A depeg can be inflicted from outside — most often via regulation.

  • A regulator pauses a business line, requires frozen funds, or restricts addresses; the market discounts immediately.
  • A market maker or exchange suspends its redemption corridor for compliance; liquidity thins.
  • A national framework changes, restricting a stablecoin to certain jurisdictions; demand shifts.

These barely correlate with on-chain fundamentals. They look more like the external rules moved.

Historical depegs, and what an ordinary user can actually watch

Mapping the causes onto real events:

  • May 2022, UST collapse: mechanism failure, from one dollar to cents in days.
  • March 2023, USDC brief depeg: reserve-bank risk + liquidity panic, to 0.87 and back within days.
  • Multiple USDT short-term discounts: reserve doubts + tight liquidity, 0.95–0.97, recover with announcements.

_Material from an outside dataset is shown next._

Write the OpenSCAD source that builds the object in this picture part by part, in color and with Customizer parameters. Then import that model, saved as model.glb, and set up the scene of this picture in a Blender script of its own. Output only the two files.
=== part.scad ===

A few habits go a long way:

  • Read the mechanism, not the ticker. Fiat-backed, crypto over-collateralized, or algorithmic — cushions differ.
  • Watch price behavior. Hug one dollar? Depegged repeatedly? Recover speed?
  • Watch transparency. Regular audits, reserve composition, third-party attestations.
  • Watch concentration. In a “stablecoin + high-yield” combo, see high-yield stablecoin product risks.

Read the peg mechanism, not the name

No universal “safest stablecoin.” USDT and USDC are fiat-backed; DAI is crypto over-collateralized; UST became shorthand for algorithmic failure. Behavior varies not because of name or cap, but how each is engineered to drift close to one dollar. Next new stablecoin, ask: what’s the peg mechanism, who manages reserves, who can redeem — not “what’s its name and cap.”

This article is educational and is not investment advice; for any specific stablecoin, refer to the issuer’s latest disclosures and the relevant regulatory filings.

This article is for education only and is not financial advice. Crypto is volatile and risky — only ever risk what you can afford to lose.